Joint 53rd South-Central/53rd North-Central/71st Rocky Mtn Section Meeting - 2019

Paper No. 32-3
Presentation Time: 8:40 AM

HISTORY OF CENOZOIC FRACTURE DEVELOPMENT AT SLIM BUTTES, SOUTH DAKOTA


MAHER Jr., Harmon1, HELMER, Kelly Elizabeth2 and POPE, Jeffrey J1, (1)Department of Geography/Geology, University of Nebraska at Omaha, Omaha, NE 68182, (2)Department of Earth Sciences, Montana State University, Bozeman, MT 59717-2000

Extensive and enigmatic normal faults occur within Oligocene White River Group strata in the northern Slim Buttes area of NW South Dakota.
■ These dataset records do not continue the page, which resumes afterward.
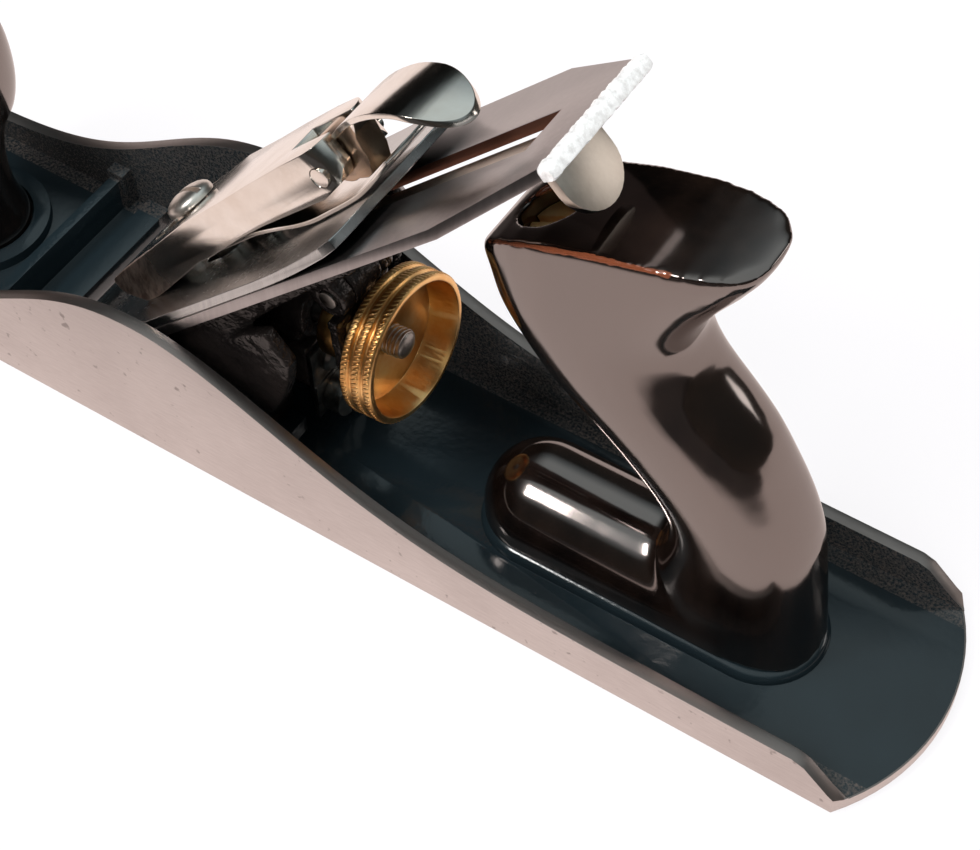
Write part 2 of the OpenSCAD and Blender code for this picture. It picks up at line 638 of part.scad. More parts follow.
module tote() {
    lobe_r = grip_half + 0.1;
    color("#1a1210") difference() {
        union() {
            grip_loft();
            // half-round toe lobe
            intersection() {
                union() {
                    translate([-104, 0, 9.2]) rotate([0, 90, 0]) cylinder(r = lobe_r, h = 104 - 57);
                    translate([-57, 0, 9.2]) sphere(r = lobe_r, $fn = 48);
                }
                translate([-105, -20, grip_seat]) cube([68, 40, 30]);
            }
            translate([0, 0, grip_seat]) linear_extrude(9.2 - grip_seat) {
                translate([-57, 0]) circle(lobe_r);
                translate([-104, -lobe_r]) square([47, 2 * lobe_r]);
            }
        }
        rod_axis(-110) cylinder(r = rod_d / 2 + pass_gap, h = 130);
        rod_axis(-24) cylinder(r = 5 + pass_gap, h = 40);
        rod_axis(-3.2) cylinder(r = cap_nut_d / 2 + pass_gap, h = 20);
    }
}

module cap_nut(barrel) {
    difference() {
        union() {
            translate([0, 0, -3.2]) cylinder(r = cap_nut_d / 2, h = 3.2);
            translate([0, 0, -barrel]) cylinder(r = 5, h = barrel - 3);
        }
        translate([0, 0, -barrel - 1]) cylinder(r = rod_d / 2 + pin_gap, h = barrel - 2);
        translate([-cap_nut_d, -0.8, -1.2]) cube([2 * cap_nut_d, 1.6, 3]);
    }
}

module tote_rod() {
    color("#77777a") rod_axis(rod_low_t + 0.4) cylinder(r = rod_d / 2, h = -rod_low_t - 0.4 - 5);
}

module tote_nut() {
    color("#c39a3d") rod_axis(0) cap_nut(23.5);
}

module knob() {
    r = knob_d / 2;
    line = smooth([[11.6, sole_t], [11.6, 6.5], [10.6, 9.5], [9.7, 14], [9.4, 20], [9.8, 26], [11, 32],
        [r - 3.3, 37], [r - 1.3, 41], [r - 0.3, 45.5], [r, 50.5], [r - 0.3, 56], [r - 1.3, 60], [r - 3.6, 63.5],
        [9.4, 65.9], [7, knob_top]], 3);
    color("#1a1210") translate([knob_x, 0, 0]) rotate_extrude($fn = 96) polygon(concat(
        [[rod_d / 2 + pass_gap, sole_t]], line,
        [[cap_nut_d / 2 + pass_gap, knob_top], [cap_nut_d / 2 + pass_gap, knob_top - 3.6],
         [5 + pass_gap, knob_top - 3.6], [5 + pass_gap, knob_top - 24], [rod_d / 2 + pass_gap, knob_top - 24]]));
}

module knob_rod() {
    color("#77777a") translate([knob_x, 0, 1.4]) cylinder(r = rod_d / 2, h = knob_top - 6.8);
}

module knob_nut() {
    color("#c39a3d") translate([knob_x, 0, knob_top - 0.4]) cap_nut(23.5);
}

body_casting();
frog();
frog_screws();
frog_washers();
frog_adjusting_screw();
frog_clip();
clip_screw();
yoke();
yoke_pin();
depth_stud();
depth_nut();
lateral_lever();
lateral_rivet();
lateral_roller();
iron();
cap_iron();
cap_iron_screw();
lever_cap();
cam_lever();
cam_pin();
cap_spring();
spring_rivet();
lever_cap_screw();
tote();
tote_rod();
tote_nut();
knob();
knob_rod();
knob_nut();
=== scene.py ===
import bpy
import bmesh
import json
from math import sin, cos, pi, sqrt, radians
from mathutils import Vector, Matrix, noise

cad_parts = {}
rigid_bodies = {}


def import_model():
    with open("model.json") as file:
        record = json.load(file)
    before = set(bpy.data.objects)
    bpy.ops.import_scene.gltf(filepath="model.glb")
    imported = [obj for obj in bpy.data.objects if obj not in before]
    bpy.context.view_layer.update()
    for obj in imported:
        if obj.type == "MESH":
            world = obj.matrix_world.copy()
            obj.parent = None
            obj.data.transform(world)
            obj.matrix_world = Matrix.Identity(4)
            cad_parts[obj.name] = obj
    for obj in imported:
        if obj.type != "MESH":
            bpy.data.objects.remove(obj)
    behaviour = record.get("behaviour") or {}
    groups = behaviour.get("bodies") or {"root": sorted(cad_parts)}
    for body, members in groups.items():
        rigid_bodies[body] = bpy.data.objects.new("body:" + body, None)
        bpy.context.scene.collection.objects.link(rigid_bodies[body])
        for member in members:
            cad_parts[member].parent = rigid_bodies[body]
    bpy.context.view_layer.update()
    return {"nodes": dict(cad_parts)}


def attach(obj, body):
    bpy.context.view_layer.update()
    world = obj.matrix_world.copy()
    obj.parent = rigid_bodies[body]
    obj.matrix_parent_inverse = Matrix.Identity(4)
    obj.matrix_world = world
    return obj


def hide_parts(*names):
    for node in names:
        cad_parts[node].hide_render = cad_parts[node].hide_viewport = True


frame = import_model()
mm = 0.001


# The camera stands behind the heel on the left side, looking down on the plane.
# Its long lens was fitted to the edges of the sole, the bed and the nut's rim.
lens = bpy.data.cameras.new("camera")
lens.sensor_width = 36.0
lens.lens = 80.94
lens.shift_x = -0.0014
lens.shift_y = 0.0003
lens.clip_start = 0.01
camera = bpy.data.objects.new("camera", lens)
camera.rotation_euler = (radians(37.265), radians(1.423), radians(-146.755))
camera.location = (-0.19608, 0.21561, 0.37034)
bpy.context.scene.collection.objects.link(camera)
bpy.context.scene.camera = camera
bpy.context.scene.view_settings.view_transform = "Standard"


# The lamps: a short strip that draws the highlights, a small panel behind the toe, and
# wide soft boxes that only fill, so that the gloss doesn't mirror them.
def lamp(name, direction, distance, size, power, tint, mirrored):
    """An area lamp aimed at the plane; its first size lies along the plane."""
    aim = Vector((-0.02, 0.0, 0.03))
    back = Vector(direction).normalized()
    side = (Vector((1, 0, 0)) - back * back.x).normalized()
    light = bpy.data.lights.new(name, "AREA")
    light.shape = "RECTANGLE"
    light.size = size[0]
    light.size_y = size[1]
    light.energy = power
    light.color = tint
    holder = bpy.data.objects.new(name, light)
    turn = Matrix((side, back.cross(side), back)).transposed().to_4x4()
    holder.matrix_world = Matrix.Translation(aim + back * distance) @ turn
    holder.visible_glossy = mirrored
    bpy.context.scene.collection.objects.link(holder)


lamp("strip", (0.328, 0.55, 0.77), 0.8, (0.078, 0.26), 2.6, (1.0, 0.98, 0.96), True)
lamp("back_panel", (-0.71, -0.63, 0.30), 0.9, (0.24, 0.20), 0.4, (1.0, 0.97, 0.94), True)
lamp("overhead_fill", (0.25, 0.35, 0.9), 1.0, (0.7, 0.7), 9.0, (1.0, 0.97, 0.95), False)
lamp("side_fill", (-0.6, 0.75, 0.35), 1.1, (0.6, 0.6), 6.0, (1.0, 0.95, 0.92), False)
lamp("far_fill", (0.2, -0.8, 0.55), 1.0, (0.6, 0.5), 4.0, (0.92, 0.97, 1.0), False)


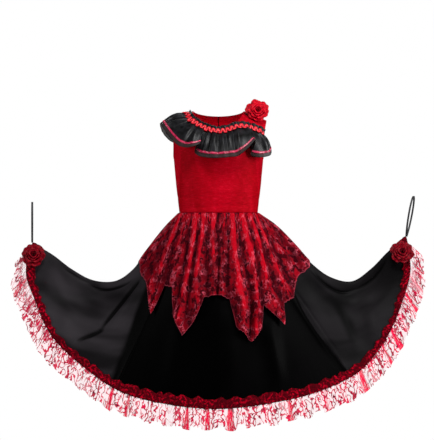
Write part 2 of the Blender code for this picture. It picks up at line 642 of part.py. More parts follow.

They are unconformably truncated by Miocene Arikaree Group strata, but are absent in the southern Slim Buttes area. Deformation bands, joints, and clastic dikes also occur. Field and thin section relationships allow a history of fracture development and diagenesis to be inferred. Uncompacted delicate volcanic glass shard morphologies in sandstones and large, angular collapse blocks along sub-vertical Brule Fm. channel margins (within the White River Group) indicate near surface diagenesis. Deformation bands in Brule Fm. sandstones (dilation, compaction and shear-enhanced compaction bands) display considerable strike variability, but have preferred orientations, including dominant fault-perpendicular and subordinate fault-parallel sets. Bands are absent in the equivalent but unfaulted strata to the south. In thin section, delicate zeolite crystals lining deformation band pore space indicate zeolite diagenesis post-dated band formation. An earlier, fine-grained, patchy calcite cement is absent or less developed within the deformation bands. These relationships suggest deformation band growth during early diagenesis, as is typical elsewhere. Conjugate and orthogonal joint set pairs in Brule Fm. strata are fault aligned. Only the orthogonal pair occurs to the south. Rotation of a conjugate joint pair and smaller normal faults within larger fault tilt blocks indicates pre- or syn- lithification faulting. Two joint sets in the overlying Arikaree Group strata are parallel to the fault-aligned orthogonal pair in the underlying Brule Fm. strata, but other sets are unique. Clastic dikes are more common in the southern Slim Buttes area, and are highly variable in their orientation. Dike absence in and possible truncation by Arikaree Group strata suggests dikes predate these strata. Larger normal faults are listric and portions of a detachment are exposed. The dominant trend is ≈120°, a fracture direction seen elsewhere in Cenozoic Great Plains strata. A corresponding Oligocene regional stress field can be inferred. Diagenetic processes, a migrating compaction front, and/or lateral spreading over weak surfaces may have driven deformation.